Mit Ausnahme von C Brab 12 hat jedes Lied einen Refrain (zur vermeintlichen Ausnahme C Brab 16 vgl. den dortigen Liedkommentar), der formal meist mit dem Abgesang des strophischen Teils korrespondiert. Zahlreiche französische Lieder mit formal vergleichbaren Strophenformen (vgl. Willaert, S. 172) überliefert das sog. Oxford-Chansonnier (ein Teil von MS Douce 308 [Bodleian Library]), das Anfang des 14. Jahrhunderts wahrscheinlich in Metz entstanden ist. Willaert bezeichnet Johanns Formen als »Virelai-Balladen« (S. 46) und weist darauf hin, dass deren Ursprung in der (ost-)französischen Peripherie zu verorten sei. Der Terminus soll ausdrücken, dass es sich um eine Mischform handelt: Virelai und Ballade konsolidierten sich als zwei von drei formes fixes der spätmittelalterlichen französischen Lyrik tatsächlich erst im 14. Jahrhundert. Das klassische Virelai (vgl. Wilkins) hat einen Anfangsrefrain; der strophische Teil besteht aus einem zweiteiligen Aufgesang sowie einem Abgesang, der mit dem Refrain formal übereinstimmt (A // bb / a //A). Die klassische Balladenstrophe (vgl. Wilkins) hebt mit einem ebenfalls zweiteiligen Aufgesang an; Abgesang und Refrain können, müssen aber nicht formal identisch sein (aa / b // B*). Je nach Vorliegen eines Anfangsrefrains nähern sich Johanns Liedformen entweder dem Virelai oder der Ballade an; es handelt sich demnach in fast allen Fällen um Mischformen. Seine "Virelai-Balladen" (Willaert, S. 172) sind, bedingt wohl durch die räumliche Nähe zum Ursprungsgebiet, die ältesten in einer germanischen Sprache überlieferten.

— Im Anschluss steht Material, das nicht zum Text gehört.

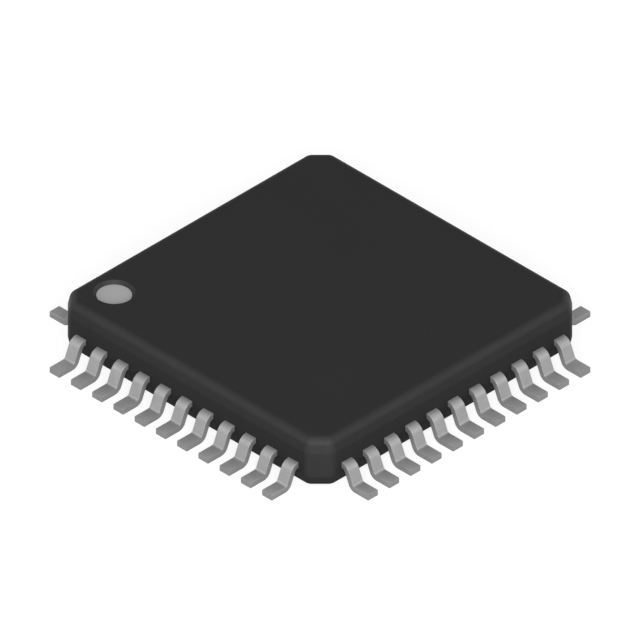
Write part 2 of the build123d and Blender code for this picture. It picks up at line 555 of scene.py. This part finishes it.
@dataclass(frozen=True)
class LeadRow:
    """A row of gull-wing leads, laid out along Y with the leads towards +X.

    Each lead is one stamped and bent strip, from its bonding tip in the body to its solder foot.
    """

    width: float
    frame_top: float  # level of the strip's upper side in the body
    pitch: float
    wall: float  # how far out the body's wall stands
    foot_tip: float  # how far out the foot ends
    bonding_tip: float  # how far out the bonding tip ends
    thickness: float = 0.18
    shoulder_radius: float = 0.13
    heel_radius: float = 0.085
    bend_angle: float = 67.0
    bend_steps: int = 10
    anchor_depth: float = 0.50
    tip_width: float = 0.25
    tip_pitch: float = 0.45
    die_roll: float = 0.014  # rounding that the punch leaves on the upper corners of the strip
    die_roll_segments: int = 3
    sheared_edge: float = 0.010  # rounding left on its lower corners by deburring
    edge_segments: int = 2
    cut_edge: float = 0.006  # rounding round the trimmed end of the foot
    flat_margin: float = 0.002  # strip round the face of that end, which keeps it shaded flat

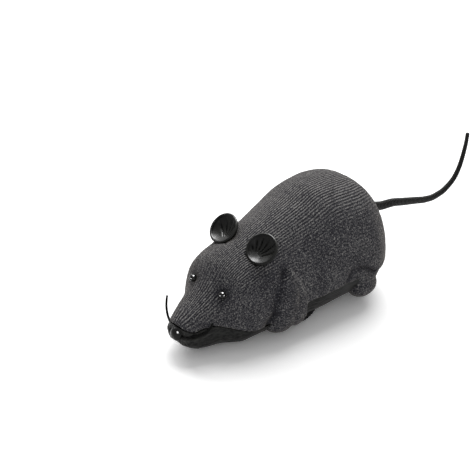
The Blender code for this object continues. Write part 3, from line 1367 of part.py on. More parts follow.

Anlass zur Diskussion bietet der sprachliche Befund des Œuvres. Goossens kommt nach eingehender Analyse zum Schluss, dass durch das »südwestliche Hochdeutsch« des Codex Manesse »eine nach Osten gerichtete [mittelniederländische; Anm. d. Verf.] Sprache« durchscheint, »die mit dem nordwestlichsten Hochdeutsch zusammenhängt, aber deshalb noch kein Hochdeutsch ist« (S. 247). Allerdings enthalten manche Lieder (vgl. C Brab 10 11, C Brab 12, C Brab 13-15, C Brab 17-20) ungleich mehr mittelniederländisch anmutende Ausdrücke als andere. Mangels Parallelüberlieferung müssen Deutungsversuche dieses Befunds (für einen ausführlicheren Überblick vgl. ebenfalls Goossens, S. 237f.) spekulativ bleiben. Dies trifft auf die Annahme, die Texte, wie sie in C vorliegen, seien nachträglich sprachlich adaptiert worden, ebenso zu wie auf die Hypothese, die Lieder würden nicht von ein und demselben Autor stammen. Genauso gut denkbar ist aber, dass Johann selbst seine Lieder mit mehr oder weniger stark mittelniederländischem Einschlag verfasste oder sie, je nach Publikum, in unterschiedlichen sprachlichen Fassungen vortrug. Tatsächlich könnten der Sprachmischung sogar kulturpolitische Bestrebungen des in östliche Gebiete expandierenden Herzogs zugrunde liegen (vgl. Hausner, S. 313). Vielleicht kam sie aber auch rein um des dichterischen Effekts willen zum Einsatz (zur Barbarolexis als poetischem Mittel vgl. Gerritsen, S. 334f.).